Early life and education
Glenn was born and raised in Phoenix, Arizona, with her sister, Amanda. Her mother, Sumiko, is Japanese, and her father, Mark, is of Scottish, Irish, and German descent. Glenn began acting at the Valley Youth Theatre in Phoenix and several other local theaters when she was in fifth grade. She attended Desert Vista High School in Phoenix and the Interlochen Arts Academy boarding school in Interlochen, Michigan. She attended the Boston Conservatory for a year as a musical theatre major, but dropped out when she was cast in the touring company of Spring Awakening.

Career
During her freshman year of college, in 2008, Glenn was cast as Thea in the first U.S. national tour of Steven Sater's and Duncan Sheik's rock musical Spring Awakening. In 2013, she booked her breakthrough role as Litchfield Penitentiary inmate Brook Soso in the Netflix comedy-drama series Orange Is the New Black, for which she received Screen Actors Guild Awards in 2014, 2015, and 2016 for Outstanding Performance by an Ensemble in a Comedy Series.

In 2014, she appeared in the Lena Dunham-directed music video "I Wanna Get Better" for Jack Antonoff's solo project Bleachers.

Glenn played the supporting role of Liv Kurosawa in the drama-thriller film Nerve (2016), directed by Henry Joost and Ariel Schulman and based on the young adult novel of the same name.

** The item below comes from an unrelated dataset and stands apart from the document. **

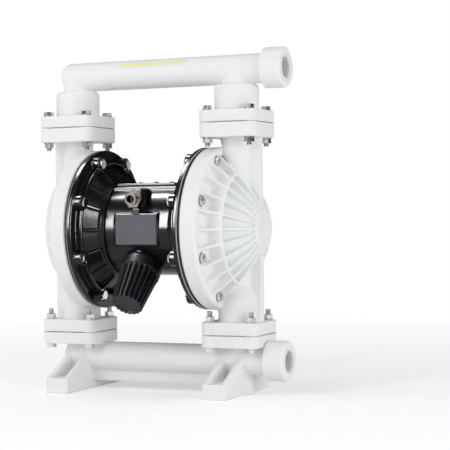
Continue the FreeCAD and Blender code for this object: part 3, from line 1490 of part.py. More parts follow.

In 2016, she was cast as Dawn Pinkett in the Broadway transfer production of Sara Bareilles's and Jessie Nelson's musical Waitress. Preview performances began on March 25, 2016, at the Brooks Atkinson Theatre, and the show officially opened on April 24.

In 2018, Glenn began starring as Harlow in the comedy Web television series Liza on Demand, with Travis Coles and creator Liza Koshy. In 2019, she was a guest presenter with Nev Schulman on the MTV show Catfish.

In 2021, Glenn provided the voice of Izzy Moonbow in the Netflix animated film My Little Pony: A New Generation.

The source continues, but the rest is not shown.